What you need to do:
Repeat, exactly, the run of lines that opens with the line containing "Model this object" and closes with the line containing "root_radius = 0.9", and leave all other lines out.
+++
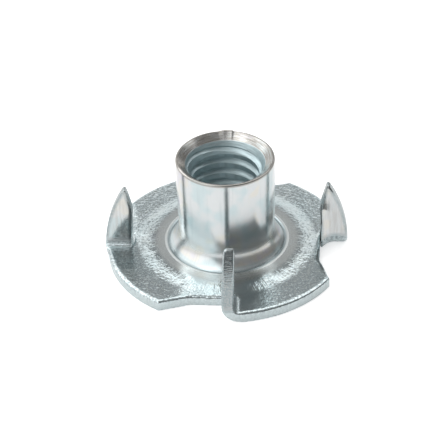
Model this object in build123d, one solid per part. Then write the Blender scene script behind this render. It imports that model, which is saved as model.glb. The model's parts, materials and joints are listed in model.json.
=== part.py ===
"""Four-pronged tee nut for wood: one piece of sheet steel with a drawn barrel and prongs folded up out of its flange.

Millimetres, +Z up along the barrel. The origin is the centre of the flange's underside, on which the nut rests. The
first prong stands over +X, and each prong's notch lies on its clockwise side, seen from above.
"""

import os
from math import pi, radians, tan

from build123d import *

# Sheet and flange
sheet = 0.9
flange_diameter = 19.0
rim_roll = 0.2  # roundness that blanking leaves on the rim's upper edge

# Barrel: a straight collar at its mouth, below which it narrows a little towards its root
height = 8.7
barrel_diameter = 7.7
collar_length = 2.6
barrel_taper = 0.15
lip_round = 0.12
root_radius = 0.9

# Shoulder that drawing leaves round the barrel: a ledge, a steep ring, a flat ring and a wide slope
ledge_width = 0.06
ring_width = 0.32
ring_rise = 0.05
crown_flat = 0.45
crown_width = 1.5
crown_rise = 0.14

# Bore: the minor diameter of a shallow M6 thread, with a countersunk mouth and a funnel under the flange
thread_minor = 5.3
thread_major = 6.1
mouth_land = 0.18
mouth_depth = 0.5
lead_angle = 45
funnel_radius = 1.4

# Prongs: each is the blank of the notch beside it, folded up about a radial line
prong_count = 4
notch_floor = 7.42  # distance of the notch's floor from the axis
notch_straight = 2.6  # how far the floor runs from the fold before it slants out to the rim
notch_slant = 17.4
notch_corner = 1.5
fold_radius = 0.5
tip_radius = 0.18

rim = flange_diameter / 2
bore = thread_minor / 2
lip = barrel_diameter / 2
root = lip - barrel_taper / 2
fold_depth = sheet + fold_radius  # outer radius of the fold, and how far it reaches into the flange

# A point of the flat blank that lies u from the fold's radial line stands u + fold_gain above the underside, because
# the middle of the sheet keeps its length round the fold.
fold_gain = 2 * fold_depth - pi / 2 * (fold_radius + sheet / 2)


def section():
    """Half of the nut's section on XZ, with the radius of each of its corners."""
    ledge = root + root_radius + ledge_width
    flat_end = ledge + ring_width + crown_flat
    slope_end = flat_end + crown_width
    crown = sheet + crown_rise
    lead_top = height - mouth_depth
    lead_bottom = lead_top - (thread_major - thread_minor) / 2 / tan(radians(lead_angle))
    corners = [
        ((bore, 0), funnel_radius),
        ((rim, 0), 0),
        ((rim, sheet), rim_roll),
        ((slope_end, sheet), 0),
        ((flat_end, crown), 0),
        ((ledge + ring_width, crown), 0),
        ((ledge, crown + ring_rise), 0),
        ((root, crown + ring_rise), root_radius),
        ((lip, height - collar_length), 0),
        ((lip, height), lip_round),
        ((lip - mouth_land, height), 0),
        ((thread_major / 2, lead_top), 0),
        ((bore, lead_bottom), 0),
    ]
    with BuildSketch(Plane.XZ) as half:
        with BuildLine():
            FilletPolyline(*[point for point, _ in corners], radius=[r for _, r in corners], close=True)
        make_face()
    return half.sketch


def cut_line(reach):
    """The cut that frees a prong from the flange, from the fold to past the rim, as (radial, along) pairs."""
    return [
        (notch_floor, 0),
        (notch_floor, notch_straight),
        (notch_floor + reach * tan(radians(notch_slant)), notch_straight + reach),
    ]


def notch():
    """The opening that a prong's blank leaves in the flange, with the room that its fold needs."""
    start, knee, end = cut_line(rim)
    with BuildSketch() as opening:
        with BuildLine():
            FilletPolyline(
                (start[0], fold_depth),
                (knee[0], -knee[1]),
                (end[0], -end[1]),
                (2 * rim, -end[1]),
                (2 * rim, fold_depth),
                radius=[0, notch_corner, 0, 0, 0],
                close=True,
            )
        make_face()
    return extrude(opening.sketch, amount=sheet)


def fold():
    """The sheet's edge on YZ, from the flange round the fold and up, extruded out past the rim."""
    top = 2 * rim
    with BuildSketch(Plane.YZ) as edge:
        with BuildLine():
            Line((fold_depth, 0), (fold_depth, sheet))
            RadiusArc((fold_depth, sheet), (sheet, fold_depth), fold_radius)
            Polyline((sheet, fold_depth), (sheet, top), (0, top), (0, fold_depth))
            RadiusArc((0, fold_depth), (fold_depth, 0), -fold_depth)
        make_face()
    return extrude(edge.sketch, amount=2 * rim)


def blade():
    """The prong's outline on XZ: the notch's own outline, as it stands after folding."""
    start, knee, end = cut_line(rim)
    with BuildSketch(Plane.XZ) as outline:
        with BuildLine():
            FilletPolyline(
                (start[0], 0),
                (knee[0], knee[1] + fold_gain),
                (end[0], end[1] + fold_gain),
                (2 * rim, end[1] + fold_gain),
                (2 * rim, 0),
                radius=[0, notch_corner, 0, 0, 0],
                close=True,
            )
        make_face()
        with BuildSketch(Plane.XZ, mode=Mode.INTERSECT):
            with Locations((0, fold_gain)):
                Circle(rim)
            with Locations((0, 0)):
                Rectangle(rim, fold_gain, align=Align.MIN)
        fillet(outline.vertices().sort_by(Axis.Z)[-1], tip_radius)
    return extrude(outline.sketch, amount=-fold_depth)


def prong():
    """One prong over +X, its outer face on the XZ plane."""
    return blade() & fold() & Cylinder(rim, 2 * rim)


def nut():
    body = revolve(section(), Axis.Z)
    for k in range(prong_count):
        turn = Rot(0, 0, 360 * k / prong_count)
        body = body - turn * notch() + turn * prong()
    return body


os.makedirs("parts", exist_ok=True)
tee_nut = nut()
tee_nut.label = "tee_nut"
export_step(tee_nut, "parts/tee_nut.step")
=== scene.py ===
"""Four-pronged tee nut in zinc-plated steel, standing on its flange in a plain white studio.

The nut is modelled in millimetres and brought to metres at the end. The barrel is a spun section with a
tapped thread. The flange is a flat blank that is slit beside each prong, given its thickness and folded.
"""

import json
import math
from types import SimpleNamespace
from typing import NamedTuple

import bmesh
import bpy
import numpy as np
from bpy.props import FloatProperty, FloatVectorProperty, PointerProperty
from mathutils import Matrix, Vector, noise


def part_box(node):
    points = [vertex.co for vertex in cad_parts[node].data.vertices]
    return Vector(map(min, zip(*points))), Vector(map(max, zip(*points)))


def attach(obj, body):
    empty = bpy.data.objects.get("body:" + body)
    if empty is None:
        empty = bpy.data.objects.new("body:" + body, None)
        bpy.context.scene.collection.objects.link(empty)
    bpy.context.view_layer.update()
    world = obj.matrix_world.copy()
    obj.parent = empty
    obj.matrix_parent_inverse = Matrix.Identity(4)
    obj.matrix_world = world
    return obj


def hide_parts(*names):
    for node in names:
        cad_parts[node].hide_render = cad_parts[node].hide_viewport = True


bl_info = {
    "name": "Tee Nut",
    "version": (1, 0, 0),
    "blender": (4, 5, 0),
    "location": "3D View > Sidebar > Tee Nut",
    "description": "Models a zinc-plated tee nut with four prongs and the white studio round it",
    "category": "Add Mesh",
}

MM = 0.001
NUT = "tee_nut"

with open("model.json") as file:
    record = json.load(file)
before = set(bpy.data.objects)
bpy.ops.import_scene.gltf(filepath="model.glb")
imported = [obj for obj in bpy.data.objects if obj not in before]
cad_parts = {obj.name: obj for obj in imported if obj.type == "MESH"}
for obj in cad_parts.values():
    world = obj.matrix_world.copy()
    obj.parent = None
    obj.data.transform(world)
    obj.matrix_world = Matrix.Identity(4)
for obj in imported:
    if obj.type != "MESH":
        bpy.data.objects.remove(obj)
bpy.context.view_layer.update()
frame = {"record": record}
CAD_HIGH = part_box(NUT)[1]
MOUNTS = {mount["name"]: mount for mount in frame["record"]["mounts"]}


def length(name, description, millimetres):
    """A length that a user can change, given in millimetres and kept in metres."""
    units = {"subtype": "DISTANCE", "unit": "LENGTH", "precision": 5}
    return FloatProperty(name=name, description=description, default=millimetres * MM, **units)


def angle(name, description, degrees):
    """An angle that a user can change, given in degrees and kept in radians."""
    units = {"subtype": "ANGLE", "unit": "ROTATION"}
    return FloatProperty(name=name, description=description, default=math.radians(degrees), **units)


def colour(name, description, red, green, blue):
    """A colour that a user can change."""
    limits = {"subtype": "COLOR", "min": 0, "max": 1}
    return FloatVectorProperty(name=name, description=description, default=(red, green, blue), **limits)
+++
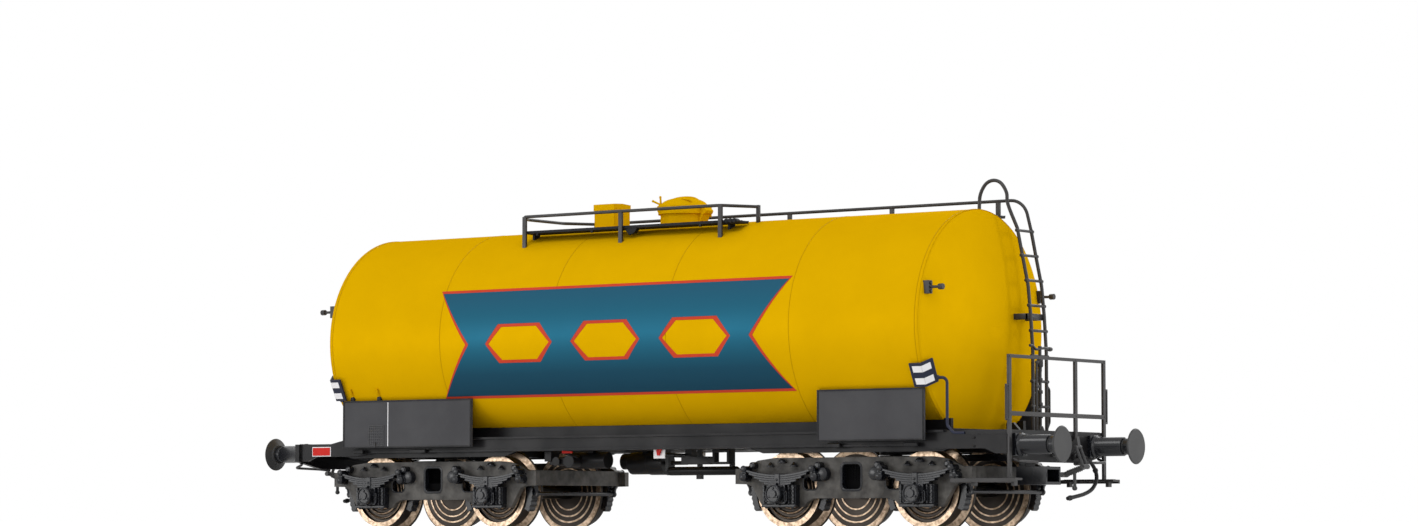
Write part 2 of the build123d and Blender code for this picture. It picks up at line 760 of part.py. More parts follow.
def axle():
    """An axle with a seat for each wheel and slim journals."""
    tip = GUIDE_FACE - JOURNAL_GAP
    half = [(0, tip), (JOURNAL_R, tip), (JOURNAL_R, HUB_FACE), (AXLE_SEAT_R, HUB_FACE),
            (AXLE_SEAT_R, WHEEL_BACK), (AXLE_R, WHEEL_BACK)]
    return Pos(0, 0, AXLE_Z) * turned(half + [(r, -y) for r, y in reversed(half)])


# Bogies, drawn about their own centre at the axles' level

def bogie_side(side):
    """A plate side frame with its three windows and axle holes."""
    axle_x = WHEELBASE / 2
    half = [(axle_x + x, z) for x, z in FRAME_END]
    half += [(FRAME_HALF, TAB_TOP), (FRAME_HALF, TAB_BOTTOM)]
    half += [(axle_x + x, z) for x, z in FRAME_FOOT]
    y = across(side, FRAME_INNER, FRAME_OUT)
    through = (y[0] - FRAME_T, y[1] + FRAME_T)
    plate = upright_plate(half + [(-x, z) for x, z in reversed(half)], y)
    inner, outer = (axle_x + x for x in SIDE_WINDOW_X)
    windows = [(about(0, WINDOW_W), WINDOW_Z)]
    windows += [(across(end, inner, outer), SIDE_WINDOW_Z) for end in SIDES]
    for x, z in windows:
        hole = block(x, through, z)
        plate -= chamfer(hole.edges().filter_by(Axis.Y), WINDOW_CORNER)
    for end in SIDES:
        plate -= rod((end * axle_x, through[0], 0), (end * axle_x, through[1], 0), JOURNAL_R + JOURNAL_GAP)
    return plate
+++
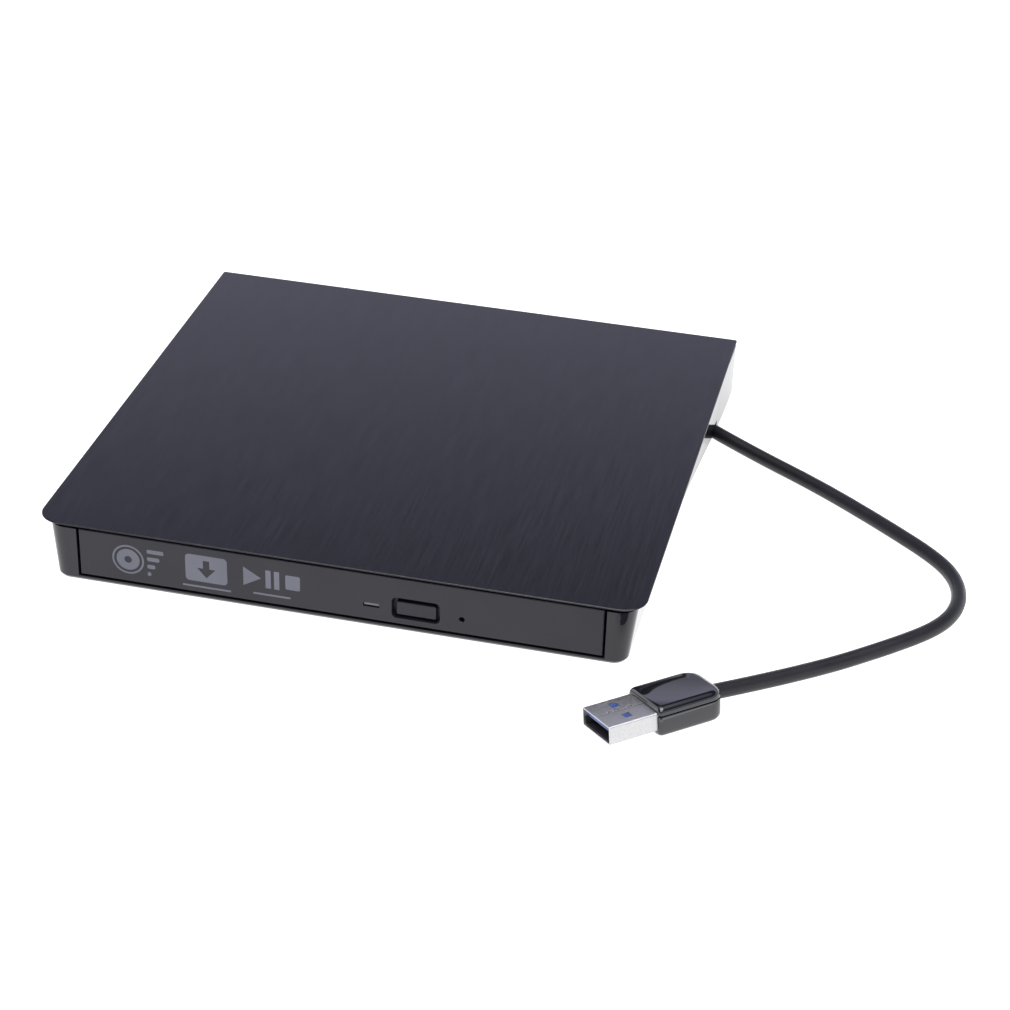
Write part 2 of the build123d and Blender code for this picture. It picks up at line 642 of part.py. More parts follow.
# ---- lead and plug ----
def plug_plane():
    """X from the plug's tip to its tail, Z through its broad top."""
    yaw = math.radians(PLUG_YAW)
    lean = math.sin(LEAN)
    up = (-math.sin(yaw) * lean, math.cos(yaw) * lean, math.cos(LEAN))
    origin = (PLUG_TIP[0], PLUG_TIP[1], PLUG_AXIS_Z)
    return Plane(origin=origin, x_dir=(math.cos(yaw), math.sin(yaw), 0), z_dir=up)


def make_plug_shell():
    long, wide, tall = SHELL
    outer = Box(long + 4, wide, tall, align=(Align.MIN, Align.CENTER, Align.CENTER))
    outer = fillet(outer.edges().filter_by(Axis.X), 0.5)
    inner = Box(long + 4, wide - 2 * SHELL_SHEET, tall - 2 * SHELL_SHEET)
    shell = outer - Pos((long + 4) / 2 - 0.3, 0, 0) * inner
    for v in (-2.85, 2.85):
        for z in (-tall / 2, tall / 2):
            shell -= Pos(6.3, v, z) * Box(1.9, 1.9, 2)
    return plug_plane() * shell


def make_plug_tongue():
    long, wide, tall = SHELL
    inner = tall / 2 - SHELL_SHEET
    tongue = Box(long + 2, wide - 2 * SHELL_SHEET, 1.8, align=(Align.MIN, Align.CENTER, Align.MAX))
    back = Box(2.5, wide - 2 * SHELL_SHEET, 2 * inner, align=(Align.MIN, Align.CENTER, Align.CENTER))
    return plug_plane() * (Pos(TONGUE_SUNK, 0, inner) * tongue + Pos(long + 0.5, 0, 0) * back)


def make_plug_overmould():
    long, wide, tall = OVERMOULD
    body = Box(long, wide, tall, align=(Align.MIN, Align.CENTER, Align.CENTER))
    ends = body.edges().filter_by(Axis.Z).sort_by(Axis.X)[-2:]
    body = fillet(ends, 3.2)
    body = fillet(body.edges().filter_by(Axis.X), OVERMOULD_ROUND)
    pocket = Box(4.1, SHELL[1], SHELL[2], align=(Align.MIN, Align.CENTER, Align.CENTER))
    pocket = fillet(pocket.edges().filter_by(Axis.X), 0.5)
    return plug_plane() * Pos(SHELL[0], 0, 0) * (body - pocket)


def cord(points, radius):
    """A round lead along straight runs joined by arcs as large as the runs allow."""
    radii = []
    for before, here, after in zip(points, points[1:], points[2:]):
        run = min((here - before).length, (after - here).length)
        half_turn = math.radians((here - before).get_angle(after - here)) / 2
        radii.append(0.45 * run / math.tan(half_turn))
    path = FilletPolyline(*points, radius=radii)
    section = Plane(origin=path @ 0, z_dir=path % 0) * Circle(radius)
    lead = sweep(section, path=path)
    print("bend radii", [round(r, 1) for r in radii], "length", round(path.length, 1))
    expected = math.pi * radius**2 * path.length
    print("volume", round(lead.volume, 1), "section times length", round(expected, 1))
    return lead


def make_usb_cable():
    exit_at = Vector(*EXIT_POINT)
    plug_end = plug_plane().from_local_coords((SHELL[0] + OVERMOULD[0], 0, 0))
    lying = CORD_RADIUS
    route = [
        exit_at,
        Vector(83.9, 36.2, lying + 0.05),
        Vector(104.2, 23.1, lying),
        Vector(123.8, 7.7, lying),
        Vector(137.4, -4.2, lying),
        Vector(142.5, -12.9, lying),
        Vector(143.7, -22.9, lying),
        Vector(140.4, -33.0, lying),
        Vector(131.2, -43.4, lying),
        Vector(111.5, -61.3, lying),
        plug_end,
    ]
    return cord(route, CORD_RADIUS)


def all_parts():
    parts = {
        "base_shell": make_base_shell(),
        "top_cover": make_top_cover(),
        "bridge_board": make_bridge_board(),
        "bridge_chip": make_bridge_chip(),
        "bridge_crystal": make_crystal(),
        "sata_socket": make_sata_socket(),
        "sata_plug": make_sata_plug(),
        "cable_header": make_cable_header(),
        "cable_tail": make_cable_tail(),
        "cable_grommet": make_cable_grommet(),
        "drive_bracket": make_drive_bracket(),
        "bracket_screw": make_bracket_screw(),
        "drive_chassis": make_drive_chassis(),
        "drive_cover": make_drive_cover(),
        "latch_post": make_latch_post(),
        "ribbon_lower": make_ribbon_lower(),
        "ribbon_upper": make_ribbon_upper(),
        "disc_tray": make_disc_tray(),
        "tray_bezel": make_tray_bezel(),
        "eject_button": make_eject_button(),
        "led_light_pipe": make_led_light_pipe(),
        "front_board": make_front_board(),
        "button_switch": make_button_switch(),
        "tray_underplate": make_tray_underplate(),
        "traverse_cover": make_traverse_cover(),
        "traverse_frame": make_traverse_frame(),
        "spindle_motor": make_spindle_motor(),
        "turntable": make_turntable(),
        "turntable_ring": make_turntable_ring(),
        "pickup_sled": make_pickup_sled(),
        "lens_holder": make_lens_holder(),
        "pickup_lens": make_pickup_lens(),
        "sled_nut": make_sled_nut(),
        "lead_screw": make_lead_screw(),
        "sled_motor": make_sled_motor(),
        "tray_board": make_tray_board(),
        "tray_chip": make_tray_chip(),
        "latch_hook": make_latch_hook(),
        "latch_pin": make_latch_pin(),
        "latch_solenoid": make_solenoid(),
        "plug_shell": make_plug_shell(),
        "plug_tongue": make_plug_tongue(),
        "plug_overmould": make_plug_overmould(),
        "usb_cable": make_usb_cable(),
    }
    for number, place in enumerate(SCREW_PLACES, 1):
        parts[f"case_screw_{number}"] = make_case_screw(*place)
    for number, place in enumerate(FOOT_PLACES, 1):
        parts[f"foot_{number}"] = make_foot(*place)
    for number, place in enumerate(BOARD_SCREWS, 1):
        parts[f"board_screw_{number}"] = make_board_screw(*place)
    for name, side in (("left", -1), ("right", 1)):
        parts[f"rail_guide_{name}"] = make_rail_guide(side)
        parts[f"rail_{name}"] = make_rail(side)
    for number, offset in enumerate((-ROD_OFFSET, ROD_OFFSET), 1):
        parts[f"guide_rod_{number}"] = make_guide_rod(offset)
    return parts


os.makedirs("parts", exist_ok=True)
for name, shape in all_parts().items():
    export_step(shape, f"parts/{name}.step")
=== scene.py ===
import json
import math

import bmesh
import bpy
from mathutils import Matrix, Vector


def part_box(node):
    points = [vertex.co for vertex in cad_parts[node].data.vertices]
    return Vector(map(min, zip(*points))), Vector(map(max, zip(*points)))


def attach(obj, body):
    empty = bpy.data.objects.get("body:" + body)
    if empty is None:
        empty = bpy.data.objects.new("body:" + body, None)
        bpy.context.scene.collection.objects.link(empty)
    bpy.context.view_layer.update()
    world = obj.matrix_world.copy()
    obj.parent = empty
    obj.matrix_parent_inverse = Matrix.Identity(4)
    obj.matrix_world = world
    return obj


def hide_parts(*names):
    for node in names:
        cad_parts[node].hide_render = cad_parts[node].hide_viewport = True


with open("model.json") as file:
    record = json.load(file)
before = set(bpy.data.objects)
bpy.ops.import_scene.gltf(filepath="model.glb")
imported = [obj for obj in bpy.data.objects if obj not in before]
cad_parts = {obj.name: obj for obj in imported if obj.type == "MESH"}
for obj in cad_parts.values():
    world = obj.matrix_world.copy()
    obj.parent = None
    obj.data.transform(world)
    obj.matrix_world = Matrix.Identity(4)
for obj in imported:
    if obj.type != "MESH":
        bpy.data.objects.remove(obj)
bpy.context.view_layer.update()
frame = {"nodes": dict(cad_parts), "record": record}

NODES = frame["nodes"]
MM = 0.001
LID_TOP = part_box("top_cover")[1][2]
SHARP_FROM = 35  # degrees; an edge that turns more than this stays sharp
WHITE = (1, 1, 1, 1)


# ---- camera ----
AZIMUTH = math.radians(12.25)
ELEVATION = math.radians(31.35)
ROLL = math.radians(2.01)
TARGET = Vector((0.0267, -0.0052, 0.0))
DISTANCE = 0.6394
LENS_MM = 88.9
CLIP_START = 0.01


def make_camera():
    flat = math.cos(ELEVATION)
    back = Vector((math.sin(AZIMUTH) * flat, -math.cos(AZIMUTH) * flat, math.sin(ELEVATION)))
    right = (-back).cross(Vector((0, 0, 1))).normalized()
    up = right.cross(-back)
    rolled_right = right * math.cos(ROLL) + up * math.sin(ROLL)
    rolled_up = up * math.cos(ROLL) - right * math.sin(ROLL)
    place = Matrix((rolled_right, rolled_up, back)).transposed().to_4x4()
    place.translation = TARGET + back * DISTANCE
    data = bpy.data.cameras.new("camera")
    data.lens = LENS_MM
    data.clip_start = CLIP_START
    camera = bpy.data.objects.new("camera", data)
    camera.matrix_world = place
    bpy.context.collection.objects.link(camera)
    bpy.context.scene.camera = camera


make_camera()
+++
Result for this exercise:
Model this object in build123d, one solid per part. Then write the Blender scene script behind this render. It imports that model, which is saved as model.glb. The model's parts, materials and joints are listed in model.json.
=== part.py ===
"""Four-pronged tee nut for wood: one piece of sheet steel with a drawn barrel and prongs folded up out of its flange.

Millimetres, +Z up along the barrel. The origin is the centre of the flange's underside, on which the nut rests. The
first prong stands over +X, and each prong's notch lies on its clockwise side, seen from above.
"""

import os
from math import pi, radians, tan

from build123d import *

# Sheet and flange
sheet = 0.9
flange_diameter = 19.0
rim_roll = 0.2  # roundness that blanking leaves on the rim's upper edge

# Barrel: a straight collar at its mouth, below which it narrows a little towards its root
height = 8.7
barrel_diameter = 7.7
collar_length = 2.6
barrel_taper = 0.15
lip_round = 0.12
root_radius = 0.9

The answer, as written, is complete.